Records from a collection -

★ ★ ★ ★ ★ ★ ★

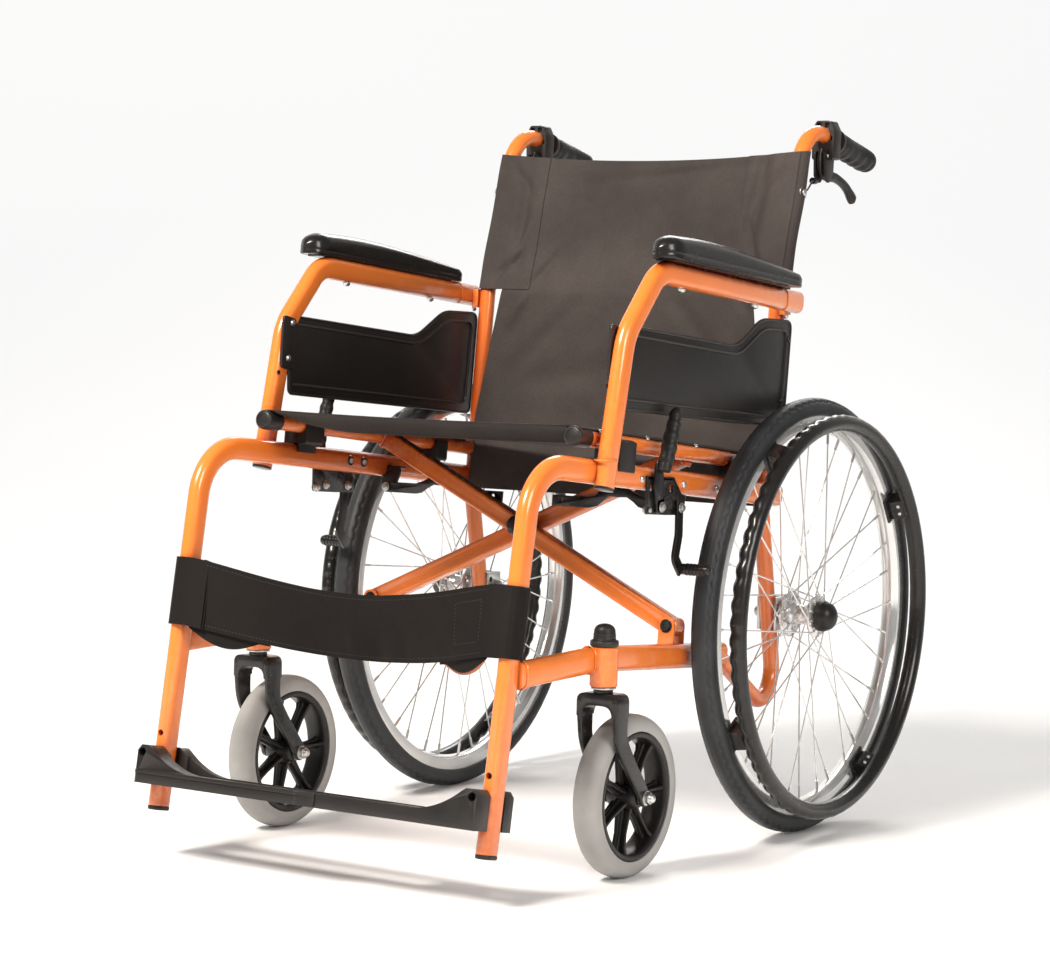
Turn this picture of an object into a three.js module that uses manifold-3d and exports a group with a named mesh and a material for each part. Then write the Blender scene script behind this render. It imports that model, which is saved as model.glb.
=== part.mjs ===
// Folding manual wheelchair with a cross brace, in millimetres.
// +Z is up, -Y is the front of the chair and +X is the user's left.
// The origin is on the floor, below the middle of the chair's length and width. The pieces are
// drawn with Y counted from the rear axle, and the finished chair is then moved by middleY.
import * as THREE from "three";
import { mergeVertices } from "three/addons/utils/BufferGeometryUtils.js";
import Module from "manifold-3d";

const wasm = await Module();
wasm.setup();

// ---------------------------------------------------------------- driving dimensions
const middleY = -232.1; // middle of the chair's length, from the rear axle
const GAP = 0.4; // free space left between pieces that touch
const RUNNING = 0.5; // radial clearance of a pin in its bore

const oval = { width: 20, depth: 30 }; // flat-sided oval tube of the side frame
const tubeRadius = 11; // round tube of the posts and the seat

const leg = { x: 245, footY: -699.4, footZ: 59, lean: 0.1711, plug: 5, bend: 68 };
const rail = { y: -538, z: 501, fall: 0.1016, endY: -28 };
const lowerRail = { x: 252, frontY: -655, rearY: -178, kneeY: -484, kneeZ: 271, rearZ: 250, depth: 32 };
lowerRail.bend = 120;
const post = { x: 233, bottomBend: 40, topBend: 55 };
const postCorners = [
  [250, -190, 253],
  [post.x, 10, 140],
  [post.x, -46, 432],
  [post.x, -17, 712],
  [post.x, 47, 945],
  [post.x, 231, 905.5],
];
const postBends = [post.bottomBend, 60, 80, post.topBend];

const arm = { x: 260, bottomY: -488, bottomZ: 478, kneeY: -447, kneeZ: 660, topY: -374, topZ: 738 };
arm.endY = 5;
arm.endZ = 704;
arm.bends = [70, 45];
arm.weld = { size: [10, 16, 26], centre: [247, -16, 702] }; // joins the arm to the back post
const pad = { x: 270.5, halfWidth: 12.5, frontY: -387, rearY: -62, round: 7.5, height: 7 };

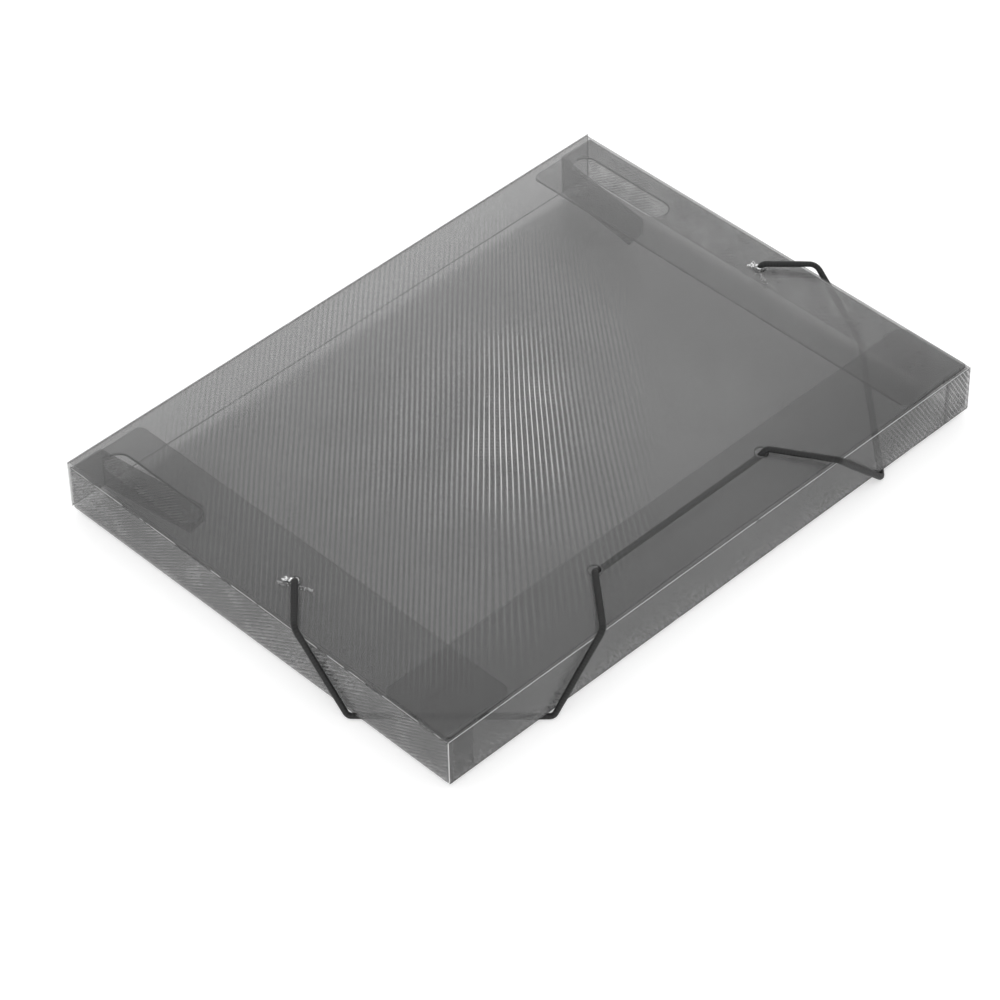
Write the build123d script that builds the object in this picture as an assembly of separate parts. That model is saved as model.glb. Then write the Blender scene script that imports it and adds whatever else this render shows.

★ ★ ★ ★ ★ ★ ★

Task details -
Please restate only the opening stretch of the records above: every line from the first through the one containing "wasm.setup();", exactly as written.

Finished task -
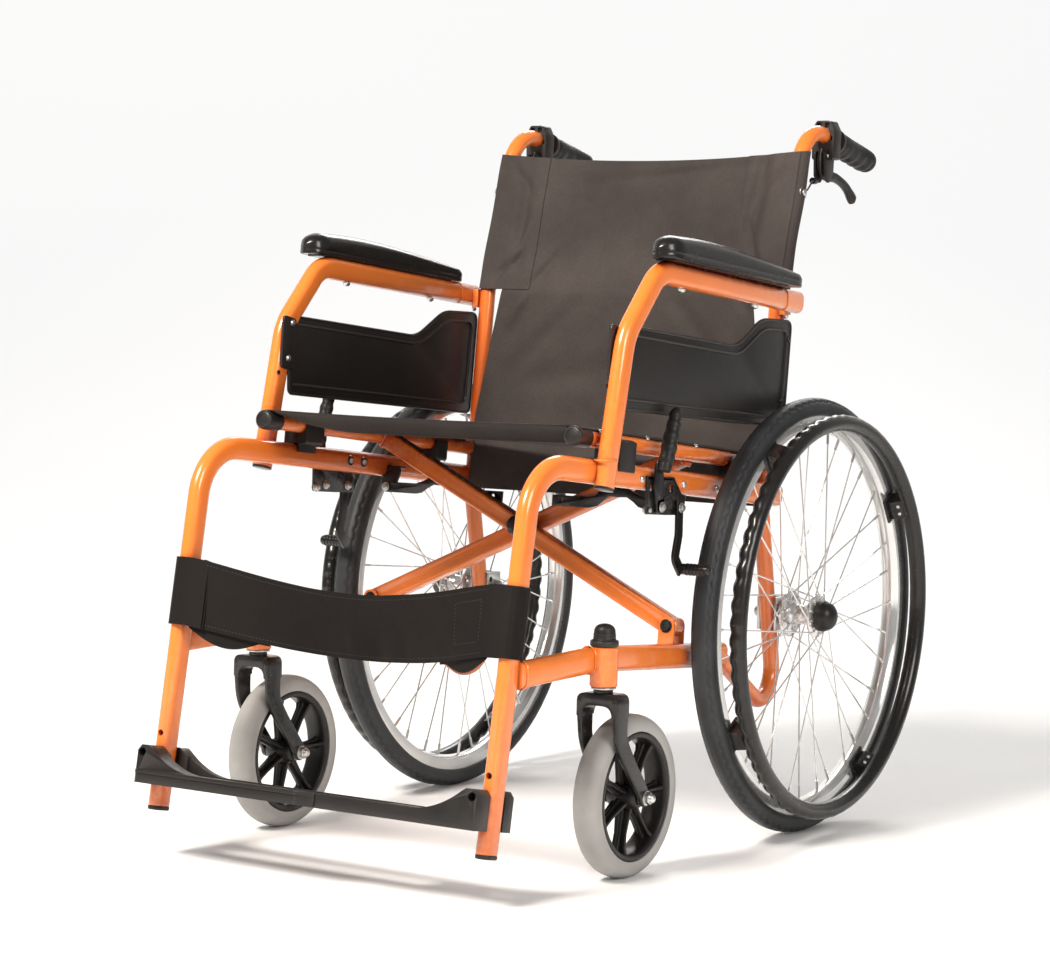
Turn this picture of an object into a three.js module that uses manifold-3d and exports a group with a named mesh and a material for each part. Then write the Blender scene script behind this render. It imports that model, which is saved as model.glb.
=== part.mjs ===
// Folding manual wheelchair with a cross brace, in millimetres.
// +Z is up, -Y is the front of the chair and +X is the user's left.
// The origin is on the floor, below the middle of the chair's length and width. The pieces are
// drawn with Y counted from the rear axle, and the finished chair is then moved by middleY.
import * as THREE from "three";
import { mergeVertices } from "three/addons/utils/BufferGeometryUtils.js";
import Module from "manifold-3d";

const wasm = await Module();
wasm.setup();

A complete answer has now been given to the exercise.